Writing has helped me to come to terms with a depression.  Seems depression grabbed at me that first winter here and steadily become worse.  I mean everyone from time to time gets a little bout of it and then something bright and wonderful happens and we get over it and move on.  In my life whenever I’ve needed a quick fix from the blues, I simply take off somewhere by myself and hang out with me, then I figure out what to change in my life to make it brighter and I go for it and it usually all goes uphill from there.  But this time the down-n-outs grabbed hard.  I tried everything I could think of to make a positive change for the better, but it seemed my motivation lagged and I would still end up in the slumps.  And since children are taught better by example than most anything else, I felt like I was failing them, like I was about to drown and going under fast.  But I don’t like whining; I don’t like sympathy and I especially don’t like to feel sorry for myself and so I desperately searched and searched for that positive girl I was – like where the hell did she go?  And why?

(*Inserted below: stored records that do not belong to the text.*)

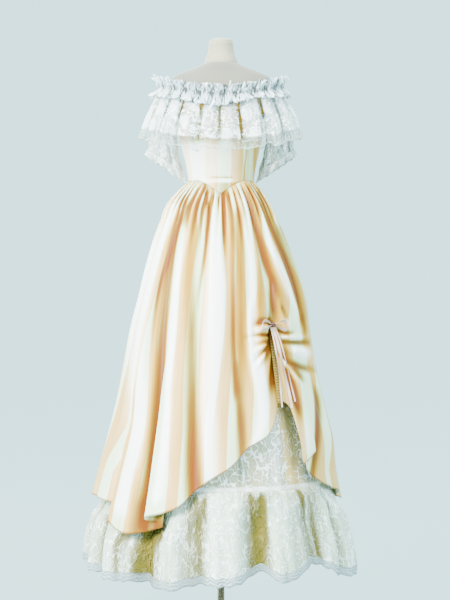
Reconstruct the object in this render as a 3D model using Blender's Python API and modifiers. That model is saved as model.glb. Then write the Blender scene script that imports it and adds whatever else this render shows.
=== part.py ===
"""Off-shoulder striped satin gown with lace flounces, on a limbless dress form with a pole stand."""

import math

import bmesh
import bpy
import numpy as np

# Cloth walls and the gaps between pieces
SATIN = 0.0012
BODICE_WALL = 0.0015
LACE = 0.0010
SEAM = 0.0006
LAYER = 0.0004
LINING_IN = 0.0014
FLOUNCE_LINING_IN = 0.0045

# Heights above the floor
WAIST = 1.300
BODICE_POINT = 0.040
POINT_HALF_ANGLE = 43.0
TIER_SEAM = 0.405
HEM = 0.150
LINING_HEM = 0.170

# The overskirt is drawn up at one place of its front
SIDE_SEAM = 92.0
FRONT_COLUMNS = 72
BACK_COLUMNS = 36
CASING_COLUMN = 49
CASING_ROW = 5
CASING_TOP = 0.42
RUCHE_ANGLE = 34.5
RUCHE_SPREAD = 26.0
RUCHE_SINK = 0.014
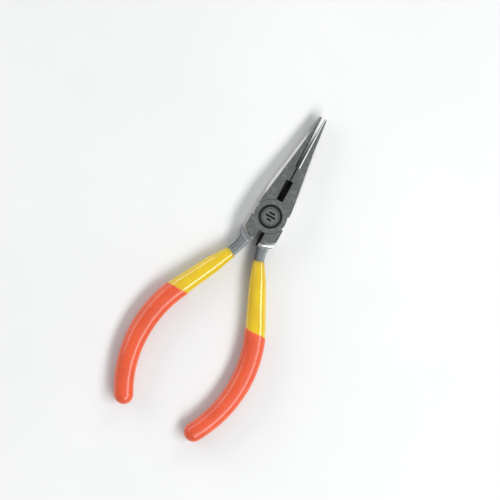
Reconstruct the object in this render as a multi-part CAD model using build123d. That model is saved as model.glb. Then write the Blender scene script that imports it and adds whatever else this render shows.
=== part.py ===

Then one morning my brain woke up with a song in my head that I had actually written in a dream.  Now, I am no songwriter.  I am certainly not a musician or a singer – can’t carry a tune in a bucket, but I heard this whole song in my head – and this particular song had a doggone story that went with it.  So I wrote it down.  Turned out to be pretty good therapy!  It felt good.  Even though I rewrote the story 257 times.  It still felt good.  So that is pretty much why I write.  I enjoy it; it keeps me sane; and it usually gets me out of folding laundry.  My grammar is not perfect and I struggle with the story telling.  But, who cares, it’s fun.  This blog is simply a way of putting me out there for the big ol’ world and no one has to read it to make me feel better.  Believe it or not it is a confidence booster.  I don’t get bored and I manage to stay pretty positive.  Oh, sometimes I slip a little and start to get teary eyed, but then I think I have a lot to be thankful for.  Two bright and beautiful children, a devoted hard working husband, a home that’s paid for, a few friends, family close by, food on the table and Microsoft Word 7.
Guess what?  I am not done yet, this is my temporary place right now – I’ve been around a little bit, enough to know what I like – oceans and mountains - I’m thinking Hawaii or Northern CA coast or maybe I’ll just wander on down to Florida (I REALLY like Florida) – so when the time comes, we’ll just do it, same as we always do and probably just as spontaneous.